More than 700 people planning to play with squirt guns in Southside Park Saturday were left high and dry when the event was cancelled by park rangers due to the lack of an event permit, prompting event organizers to reschedule and relocate the water fight to a larger, more remote area that doesn’t require permits.

“Predictably, some parks neighbors got word and complained, and cops and park rangers decided 600 people was too big for that park, and worst of all, no permit,” event organizer Stephanie Rector said on her Facebook page after the cancellation.

The water fight had been advertised on Facebook for weeks leading up to the event scheduled to take over Southside Park at 2 p.m. Saturday. But authorities put a stop to the event before it could get started because there were no event permit – a requirement for large gatherings in city parks.

The cancellation came as a surprise to event-goers who arrived to find park rangers turning people away, but it didn’t dampen the spirit of organizers who said they would reschedule and relocate the event.

“I know you guys are bummed about the cops, but let’s be grateful we got the heads up on the new permit free place,” Rector said.

In the wake of the recent Rafting Gone Wild event on the American River that devolved into a riverbank brawl and arrests for drunk and disorderly conduct – and prompted county supervisors to bulk up a standing alcohol restrictions on the river – public safety officers have been on heightened alert for large gatherings that could quickly get out of control.

Saturday’s planned water fight was designed to be a family-friendly event, however, not centered on alcohol consumption as the Rafting Gone WIld event was, according to the Facebook invitation.

“I saw the Park Rangers when I rolled in and thought this can’t be good, but I figured they were just here for protection because there were gonna be a lot of people and that can cause fights, but usually alcohol is involved and there wasn’t supposed to be any drinking,” Ray Conrado told Fox 40 news Saturday.

The “rules of the game” listed in the Facebook event announcement included keeping an eye out for younger players and sticking around afterward to help clean up.

“The park is home to ducks and small children who play here so lets make sure we take care of any choking hazards and litter,” the announcement stated.

After being turned away at Southside Park Saturday, event organizers decided to move the event to the Sacramento Bypass Wildlife Area in Lovedel, about three miles east of Davis off I-80.

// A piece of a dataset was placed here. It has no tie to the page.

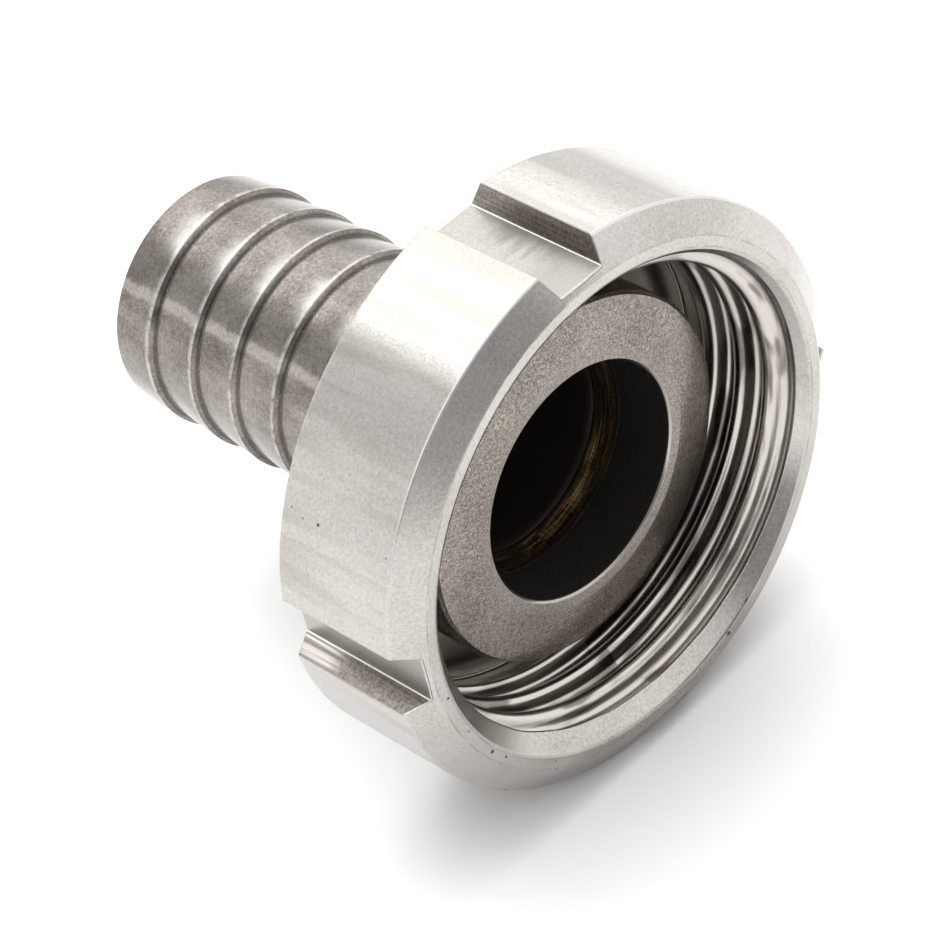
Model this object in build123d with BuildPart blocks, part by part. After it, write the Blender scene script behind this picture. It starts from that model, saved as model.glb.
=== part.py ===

The area is is a large public/private restoration project, according to sacramentoriver.org, and it is open to the public seven days a week with no fee for day use.

Rector said the new location was selected on the advice of park rangers who closed down Saturday’s event.

“One of them said the Sacramento Bypass because it is not a city park or state park, from what I understand, and sounds like it could handle the capacity more,” Rector wrote on her Facebook page.

Rector said that one of the problems the park rangers mentioned was a concern about water balloons and litter – it was also a concern Southside Park residents mentioned in a call to event-goers to join a pre-event park clean up event.

“I think if we officially say ‘no balloons’ (we can’t prevent a few from being brought, but make it our official stance), we will have less trash, clean up to do, help avoid liability and help keep outside citizens from being as concerned and thus less likely to have this one shutdown,” Rector said.